Input imagery should be corrected to reflectance (TOA or BOA) and be from a sensor supported by the Tasseled Cap transformation. TOA correction can be performed using Spatial Models such as the one for Landsat 8 I bundled with the models download on this page (l8_toa_reflectance_v16_5_0.gmdx)


If the input image does not already have NoData defined, there is an option to set zeros to NoData. But if you've corrected to Reflectance, hopefully you've already also identified NoData.


Deng and Wu's paper suggests masking out water prior to executing the analysis. Doing so largely depends on whether you consider water bodies (lakes, streams, rivers, etc) as being impervious surfaces (which you can strongly argue they are). They certainly generally fall in the "low albedo, impervious surface" portion of the BCI continuum.


I'd also recommend masking out clouds. Otherwise they will be identified at the high end of the BCI (high albedo, impervious surface). Snow and ice may also be confused as bright impervious surfaces.


The model has been set up so that all three output filenames are optional. Obviously, if you dont' specify any of the three, the model will not produce any outputs! If you want to produce the Clustered BCI product you must also specify a filename for the BCI image. If you wish to produce just the Thresholded BCI (with no BCI or Clustered BCI) you can. 
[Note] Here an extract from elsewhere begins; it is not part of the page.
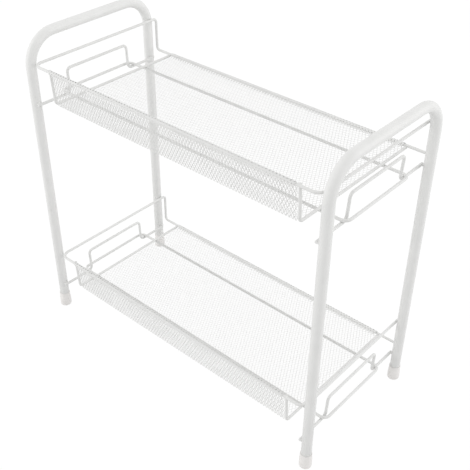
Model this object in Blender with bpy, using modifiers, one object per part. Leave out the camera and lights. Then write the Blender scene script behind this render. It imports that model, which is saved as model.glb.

The Spatial Model enables the BCI to be converted from a continuous index result to a classified image in two possible ways: The (optional) Thresholded BCI requires user-specified thresholds to divide the BCI values into the four categories mentioned above; The Clustered BCI uses the K-Means unsupervised machine learning algorithm to divide the BCI into the four categories. The advantage of Thresholded BCI is that Preview can be used to set the desired threshold values in real-time. The advantage of Clustered BCI is that it does not require additional user inputs. 


Input parameters:


Raster Input: Name of the input multispectral image (which has been corrected to reflectance)

Sensor: Name of the sensor which captured the Raster Input. This must be a sensor for which Tasseled Cap coefficients exist.

Stats Skip Factor: Specify a skip factor to be used by the Spatial Model when calculating the ranges of the Tasseled Cap layers. A larger value will speed up the calculation at the expense of possible inaccuracy in the ranges over which the data is normalised. A value of 1 ensures correct statistics but at the cost of calculation time.

Set Input Zeros to NoData?: A boolean yes/no value. If the Raster Input does not have NoData already specified this option can be set to True and locations where DN values are 0 will be considered NoData locations.

BCI: Name of the output file to store the continuous Biophysical Composition Index (BCI) values. The field can be left blank, in which case the BCI is not written to disk.

Thresholded BCI: Name of the output file to store class values derived from the BCI values (by using the threshold values specified belwo). The field can be left blank, in which case the Thresholded BCI is not calculated and not written to disk.

Vegetation Threshold: BCI values less than this value will be considered to be part of the "Dark and bright vegetation" class

Mixed Threshold: BCI values less than this value (but larger than the Vegetation Threshold) will be considered to be part of the "Soils and Mixed Land Covers" class

Dark Impervious Trheshold: BCI values less than this value (but larger than the Mixed Threshold) will be considered to be part of the "Dark impervious surfaces" class. Values larger than this value will be considered "Bright impervious surfaces".

Clustered BCI:  Name of the output file to store class values derived from the BCI values (by using a K-Means clustering algorithm). The field can be left blank, in which case the Clustered BCI is not calculated and not written to disk. If specified, the BCI filename should also be specified.